Kryptowerte sind seit Jahren in den Märkten und Medien präsent. Hypes und Abstürze sind Themen in den Nachrichten. Welche rechtlichen Herausforderungen sind mit Kryptowerten verbunden?

Der Hype um Kryptowerte nimmt nicht ab. Wer vor einigen Jahren in Bitcoin, als bekanntesten Vertreter sog. Currency Token, investiert hat, kann sich mit etwas Glück heute Bitcoin-Millionär nennen. Die Goldgräberstimmung unter den Marktteilnehmern hält weiter an und wird durch die Etablierung neuer Kryptowerte befeuert. Zuletzt hat das Aufkommen von Non Fungible Token (NFT) als gegenwärtiges „Krypto-Trendprodukt“ die Schlagzeilen dominiert. Anders als Currency Token wie Bitcoin werden NFT gerade nicht im Stile eines handelbaren Zahlungsmittels ausgegeben, sondern als einmalige und dadurch nicht 1:1 austauschbare („non-fungible“) Wertmarke.

Fragen rund um die rechtliche Behandlung von Kryptowerten sind gleichermaßen spannend und herausfordernd: Wie sind Kryptotransaktionen zivilrechtlich zu erfassen? Lässt sich an Kryptotoken Eigentum begründen? Unter welchen Voraussetzungen fallen Kryptowerte in den Anwendungsbereich bereits bestehender oder ggf. nachzuschärfender Gesetze? Sind Kryptotoken ertragsteuerlich relevant und ist beim Transfer von Kryptowerten Geldwäscheprävention zu betreiben? Und vor allem: Wie bewerten die Aufsichtsbehörden Geschäfte mit Bitcoin & Co.?
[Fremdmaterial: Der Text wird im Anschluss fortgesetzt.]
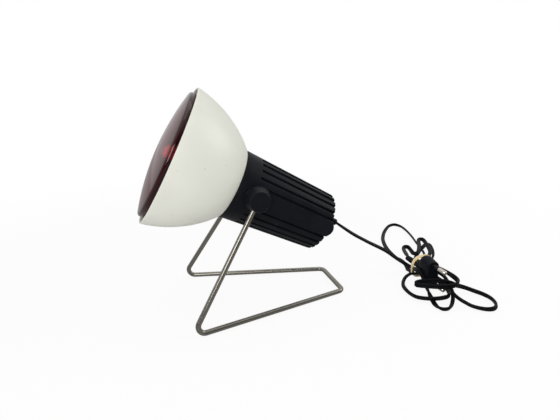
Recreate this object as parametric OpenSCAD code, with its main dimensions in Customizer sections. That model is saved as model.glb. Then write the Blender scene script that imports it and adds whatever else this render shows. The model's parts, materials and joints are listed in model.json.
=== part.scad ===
// Infrared heat lamp: a red reflector bulb in a bowl shade, a ribbed housing
// that tilts between two round knobs, and a stand bent from one steel wire.
// Millimetres. The lamp shines towards -X, +Z is up, and z = 0 is the table.
// The origin lies on the table under the middle of the lamp's own box.

/* [Stand] */
// Diameter of the stand's round wire
wire_d = 5; // [4:0.5:6]
// Radius of the wire's bends, to its centre line
bend_r = 7; // [6:0.5:12]
// Height of the tilt axis over the table
pivot_h = 113; // [108:1:140]
// How far the front corners of the stand lie in front of the tilt axis
front_x = 70; // [60:1:90]
// How far the cross bar lies behind the tilt axis
rear_x = 90; // [75:1:110]
// Width of the stand between the front corners
front_w = 130; // [110:1:160]
// Length of the cross bar
rear_w = 56; // [40:1:90]

/* [Tilt] */
// Angle of the lamp's axis above level
tilt = 28.5; // [10:0.5:45]
// Diameter of the tilt knobs at their base
knob_d = 26; // [22:0.5:28]
// Diameter of a knob's flat end
knob_end_d = 19; // [14:0.5:20]
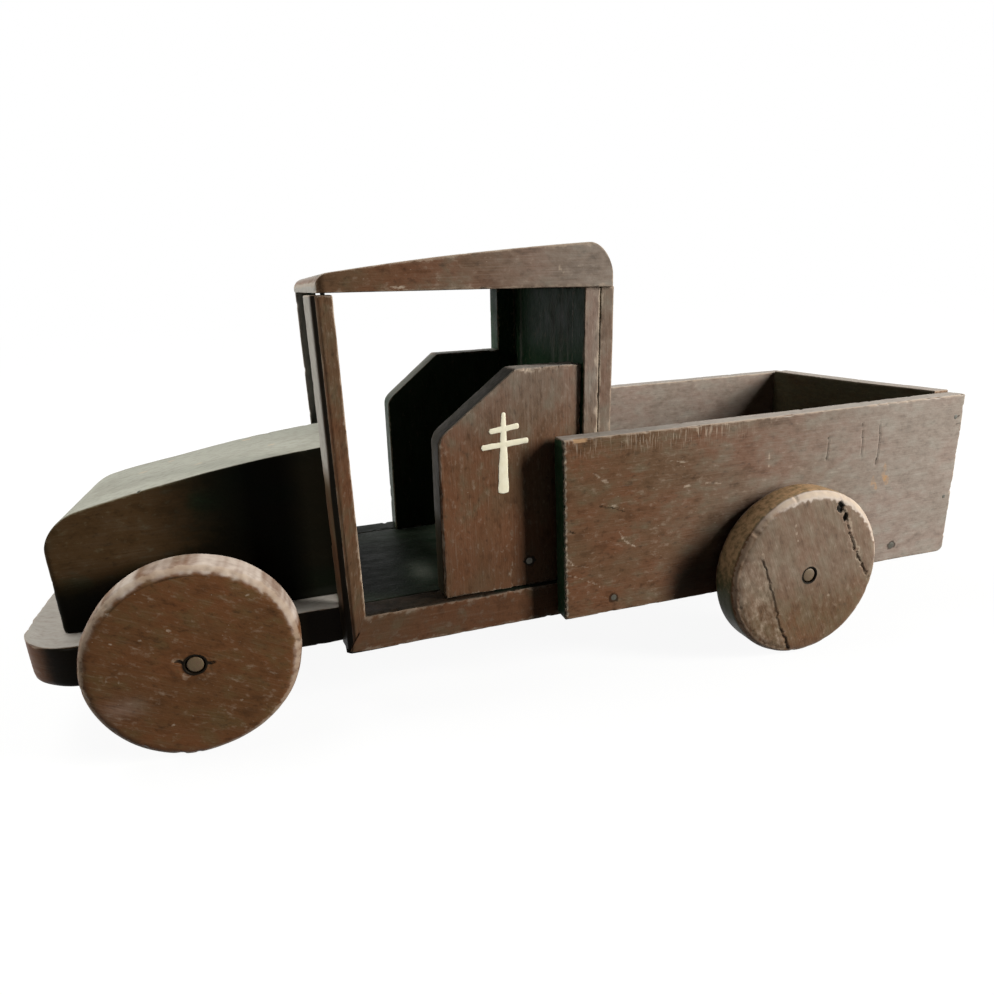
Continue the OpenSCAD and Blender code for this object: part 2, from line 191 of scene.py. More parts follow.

Technischer Fortschritt und rechtlicher Rahmen

Die Kryptomärkte entwickeln sich dynamisch, wobei das auf Kryptoprodukte anzuwendende Recht entweder dem technischen Fortschritt folgt oder hierfür etablierte Grundsätze handhabbar gemacht werden müssen. Paradebeispiel sind die Schwierigkeiten rund um die sachenrechtliche Einordnung.

Kryptotoken sind mangels Körperlichkeit keine Sachen im Sinne des § 90 BGB (OLG Frankfurt a. M., Urt. v. 19.4.2023 – 13 U 82/22, VersR 2023, 780), ein Anspruch auf Übertragung von Kryptotoken lässt sich mangels Sacheigenschaft auch nicht durch Sachherausgabe vollstrecken (OLG Düsseldorf, Urt. v. 19.1.2021 – 7 W 44/20, BKR 2021, 514).

Im Wertpapierbereich, wo ein größerer Bedarf an klarer sachenrechtlicher Erfassung besteht, hat der Gesetzgeber mit §§ 2 Abs. 3, 4 Abs. 3 des Gesetzes über elektronische Wertpapiere (eWpG) für elektronische Wertpapiere – und damit für Kryptowertpapiere (als spezielle Unterkategorie der Kryptowerte, nämlich derzeit digitale Schuldverschreibungen und Fondsanteile) – die Sacheigenschaft fingiert.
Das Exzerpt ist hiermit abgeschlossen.